Aim of the task:
Make an exact copy of the listing below.

── Data lines ──

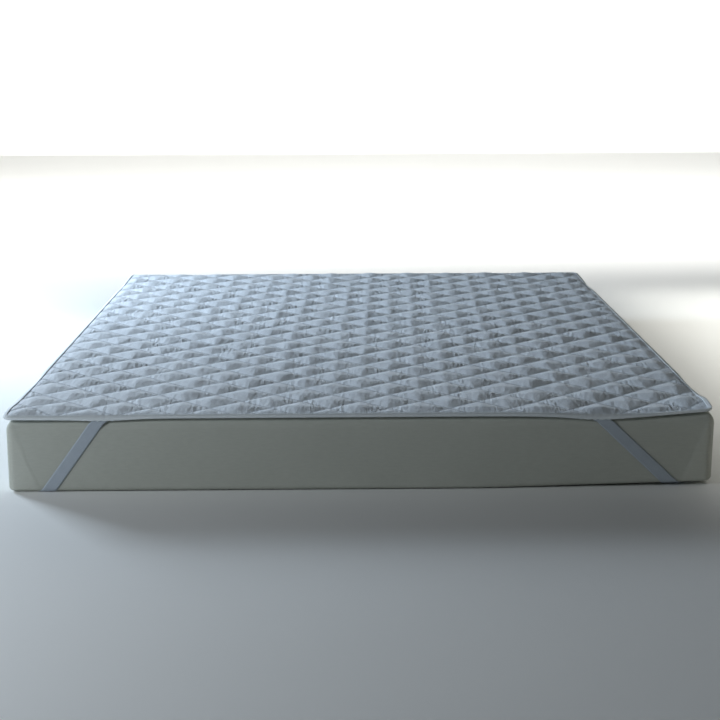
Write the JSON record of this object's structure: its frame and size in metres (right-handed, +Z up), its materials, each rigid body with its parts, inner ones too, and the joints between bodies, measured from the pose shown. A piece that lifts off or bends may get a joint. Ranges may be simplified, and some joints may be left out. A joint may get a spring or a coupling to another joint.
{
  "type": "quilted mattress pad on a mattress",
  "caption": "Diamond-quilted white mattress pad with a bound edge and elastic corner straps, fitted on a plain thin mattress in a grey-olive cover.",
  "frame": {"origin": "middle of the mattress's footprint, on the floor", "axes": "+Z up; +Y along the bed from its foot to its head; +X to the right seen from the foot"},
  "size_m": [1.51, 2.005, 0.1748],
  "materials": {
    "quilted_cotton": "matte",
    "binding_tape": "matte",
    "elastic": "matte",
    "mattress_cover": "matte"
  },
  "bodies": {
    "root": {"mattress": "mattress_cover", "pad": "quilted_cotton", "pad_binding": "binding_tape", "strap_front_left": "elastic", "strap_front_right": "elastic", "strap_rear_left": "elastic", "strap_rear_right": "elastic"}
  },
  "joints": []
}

───

The output:
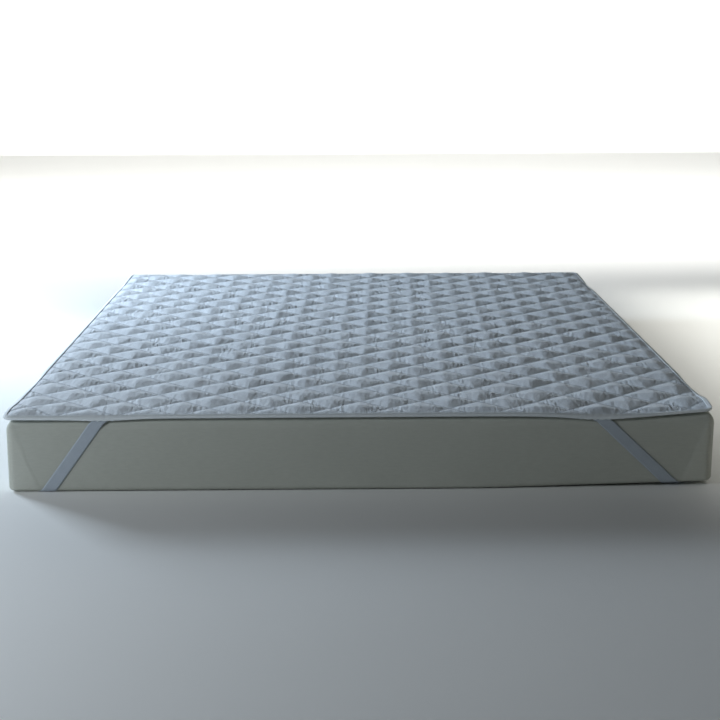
Write the JSON record of this object's structure: its frame and size in metres (right-handed, +Z up), its materials, each rigid body with its parts, inner ones too, and the joints between bodies, measured from the pose shown. A piece that lifts off or bends may get a joint. Ranges may be simplified, and some joints may be left out. A joint may get a spring or a coupling to another joint.
{
  "type": "quilted mattress pad on a mattress",
  "caption": "Diamond-quilted white mattress pad with a bound edge and elastic corner straps, fitted on a plain thin mattress in a grey-olive cover.",
  "frame": {"origin": "middle of the mattress's footprint, on the floor", "axes": "+Z up; +Y along the bed from its foot to its head; +X to the right seen from the foot"},
  "size_m": [1.51, 2.005, 0.1748],
  "materials": {
    "quilted_cotton": "matte",
    "binding_tape": "matte",
    "elastic": "matte",
    "mattress_cover": "matte"
  },
  "bodies": {
    "root": {"mattress": "mattress_cover", "pad": "quilted_cotton", "pad_binding": "binding_tape", "strap_front_left": "elastic", "strap_front_right": "elastic", "strap_rear_left": "elastic", "strap_rear_right": "elastic"}
  },
  "joints": []
}